■ Exercise details: Look through the listing and locate every line containing the word "joints"; copy those lines.

■ Collected material:
——

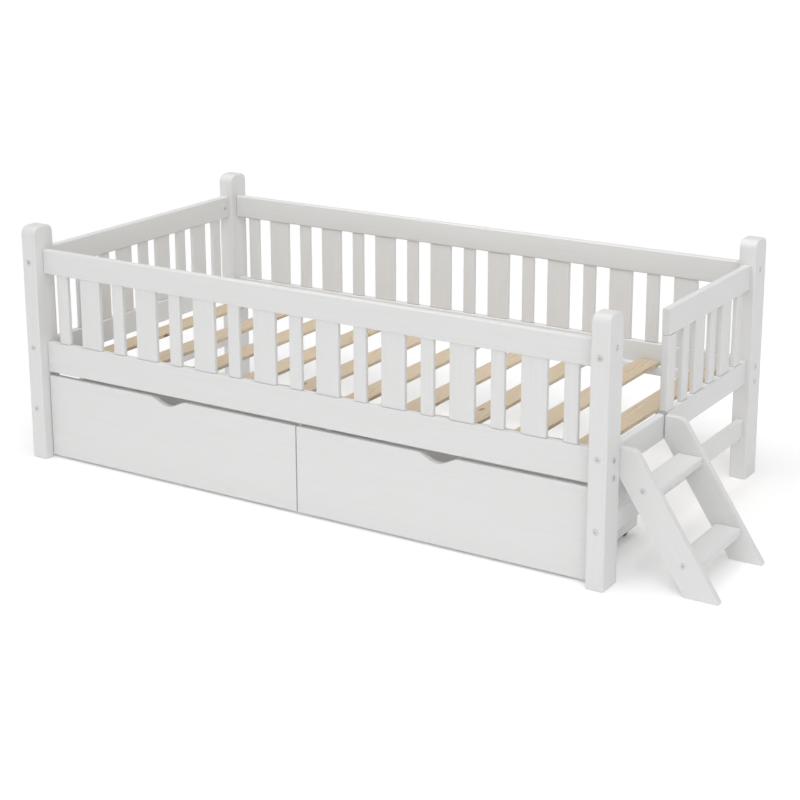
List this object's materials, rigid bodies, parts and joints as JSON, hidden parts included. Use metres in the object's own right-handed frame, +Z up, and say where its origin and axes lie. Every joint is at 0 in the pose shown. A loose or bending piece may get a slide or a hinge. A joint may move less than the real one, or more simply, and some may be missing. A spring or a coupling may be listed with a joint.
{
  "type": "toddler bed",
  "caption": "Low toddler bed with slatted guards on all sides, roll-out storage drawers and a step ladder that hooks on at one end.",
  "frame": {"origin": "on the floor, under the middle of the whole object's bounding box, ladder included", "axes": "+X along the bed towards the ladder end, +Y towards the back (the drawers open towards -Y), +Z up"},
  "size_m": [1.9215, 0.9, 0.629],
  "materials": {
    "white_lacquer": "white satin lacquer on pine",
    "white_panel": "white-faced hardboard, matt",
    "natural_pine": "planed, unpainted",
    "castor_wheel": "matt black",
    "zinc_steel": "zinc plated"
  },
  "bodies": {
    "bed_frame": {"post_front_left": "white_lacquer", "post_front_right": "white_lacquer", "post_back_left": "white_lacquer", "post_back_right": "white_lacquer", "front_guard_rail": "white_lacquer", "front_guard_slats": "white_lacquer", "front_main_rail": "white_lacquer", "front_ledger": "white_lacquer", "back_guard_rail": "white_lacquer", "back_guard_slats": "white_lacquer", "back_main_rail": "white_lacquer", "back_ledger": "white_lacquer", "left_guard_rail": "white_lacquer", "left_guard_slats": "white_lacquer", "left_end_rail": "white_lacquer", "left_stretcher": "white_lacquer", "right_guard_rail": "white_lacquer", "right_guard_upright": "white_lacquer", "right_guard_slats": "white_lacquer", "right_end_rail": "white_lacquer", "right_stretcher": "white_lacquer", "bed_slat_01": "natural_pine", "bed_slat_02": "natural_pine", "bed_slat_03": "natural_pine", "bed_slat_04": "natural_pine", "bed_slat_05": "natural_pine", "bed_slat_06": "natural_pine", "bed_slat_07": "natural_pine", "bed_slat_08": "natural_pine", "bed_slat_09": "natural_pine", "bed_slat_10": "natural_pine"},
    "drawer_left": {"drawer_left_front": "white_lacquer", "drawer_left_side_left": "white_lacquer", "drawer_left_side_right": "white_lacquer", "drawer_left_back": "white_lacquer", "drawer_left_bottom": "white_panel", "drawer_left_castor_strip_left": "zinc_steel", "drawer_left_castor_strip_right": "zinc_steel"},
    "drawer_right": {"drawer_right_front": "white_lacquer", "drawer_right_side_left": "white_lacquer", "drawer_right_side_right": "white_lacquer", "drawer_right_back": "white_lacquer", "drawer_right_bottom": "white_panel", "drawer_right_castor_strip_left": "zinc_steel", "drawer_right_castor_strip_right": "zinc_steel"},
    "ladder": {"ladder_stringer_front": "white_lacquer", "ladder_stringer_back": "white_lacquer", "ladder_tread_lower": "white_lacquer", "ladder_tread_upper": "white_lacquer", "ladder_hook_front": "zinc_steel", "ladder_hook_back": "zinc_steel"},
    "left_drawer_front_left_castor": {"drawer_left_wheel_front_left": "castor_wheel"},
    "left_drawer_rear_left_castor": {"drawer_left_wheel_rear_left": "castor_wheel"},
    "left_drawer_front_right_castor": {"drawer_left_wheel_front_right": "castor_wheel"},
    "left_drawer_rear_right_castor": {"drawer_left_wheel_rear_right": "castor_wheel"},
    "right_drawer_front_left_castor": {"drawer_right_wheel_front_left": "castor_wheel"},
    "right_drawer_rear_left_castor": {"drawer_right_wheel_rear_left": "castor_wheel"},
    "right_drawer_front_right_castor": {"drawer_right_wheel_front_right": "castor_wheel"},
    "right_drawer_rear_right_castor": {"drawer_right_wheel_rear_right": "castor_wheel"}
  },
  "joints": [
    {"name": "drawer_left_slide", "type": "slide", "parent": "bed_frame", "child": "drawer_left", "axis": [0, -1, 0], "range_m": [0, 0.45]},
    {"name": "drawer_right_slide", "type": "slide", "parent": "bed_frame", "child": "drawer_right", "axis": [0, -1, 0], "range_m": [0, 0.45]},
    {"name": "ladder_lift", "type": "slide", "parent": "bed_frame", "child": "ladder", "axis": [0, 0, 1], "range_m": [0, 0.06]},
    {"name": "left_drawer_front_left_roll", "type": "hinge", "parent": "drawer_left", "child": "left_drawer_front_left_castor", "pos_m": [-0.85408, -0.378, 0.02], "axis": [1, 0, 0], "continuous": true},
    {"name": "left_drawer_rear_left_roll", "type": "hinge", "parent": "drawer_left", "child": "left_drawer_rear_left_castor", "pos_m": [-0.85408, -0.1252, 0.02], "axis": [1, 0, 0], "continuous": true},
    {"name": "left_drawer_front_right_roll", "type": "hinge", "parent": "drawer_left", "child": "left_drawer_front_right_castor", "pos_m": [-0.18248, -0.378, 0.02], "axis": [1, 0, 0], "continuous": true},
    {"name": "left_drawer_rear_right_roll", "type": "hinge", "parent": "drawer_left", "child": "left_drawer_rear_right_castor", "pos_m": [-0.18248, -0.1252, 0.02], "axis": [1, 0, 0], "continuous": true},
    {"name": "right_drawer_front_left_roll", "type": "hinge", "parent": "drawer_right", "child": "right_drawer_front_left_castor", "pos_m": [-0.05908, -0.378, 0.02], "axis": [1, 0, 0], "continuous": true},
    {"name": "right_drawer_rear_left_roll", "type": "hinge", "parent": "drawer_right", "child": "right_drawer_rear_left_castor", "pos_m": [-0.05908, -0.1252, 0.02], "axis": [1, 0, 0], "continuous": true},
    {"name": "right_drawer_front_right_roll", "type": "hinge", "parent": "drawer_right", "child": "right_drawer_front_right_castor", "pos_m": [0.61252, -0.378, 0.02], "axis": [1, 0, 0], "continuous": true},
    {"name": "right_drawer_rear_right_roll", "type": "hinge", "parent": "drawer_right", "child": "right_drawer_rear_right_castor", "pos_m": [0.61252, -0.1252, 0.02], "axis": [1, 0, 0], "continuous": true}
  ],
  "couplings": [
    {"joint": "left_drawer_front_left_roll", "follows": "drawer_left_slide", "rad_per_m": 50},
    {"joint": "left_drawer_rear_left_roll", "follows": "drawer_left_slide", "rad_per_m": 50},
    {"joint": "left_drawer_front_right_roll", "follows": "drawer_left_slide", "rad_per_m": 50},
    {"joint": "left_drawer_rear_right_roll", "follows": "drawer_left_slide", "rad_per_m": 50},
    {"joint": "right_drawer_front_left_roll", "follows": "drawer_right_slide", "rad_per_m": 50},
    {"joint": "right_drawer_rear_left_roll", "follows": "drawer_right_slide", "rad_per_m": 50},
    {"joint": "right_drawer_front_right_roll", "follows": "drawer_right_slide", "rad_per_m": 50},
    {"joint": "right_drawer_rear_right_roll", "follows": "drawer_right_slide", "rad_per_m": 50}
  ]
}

——

■ Response to this exercise:
List this object's materials, rigid bodies, parts and joints as JSON, hidden parts included. Use metres in the object's own right-handed frame, +Z up, and say where its origin and axes lie. Every joint is at 0 in the pose shown. A loose or bending piece may get a slide or a hinge. A joint may move less than the real one, or more simply, and some may be missing. A spring or a coupling may be listed with a joint.
  "joints": [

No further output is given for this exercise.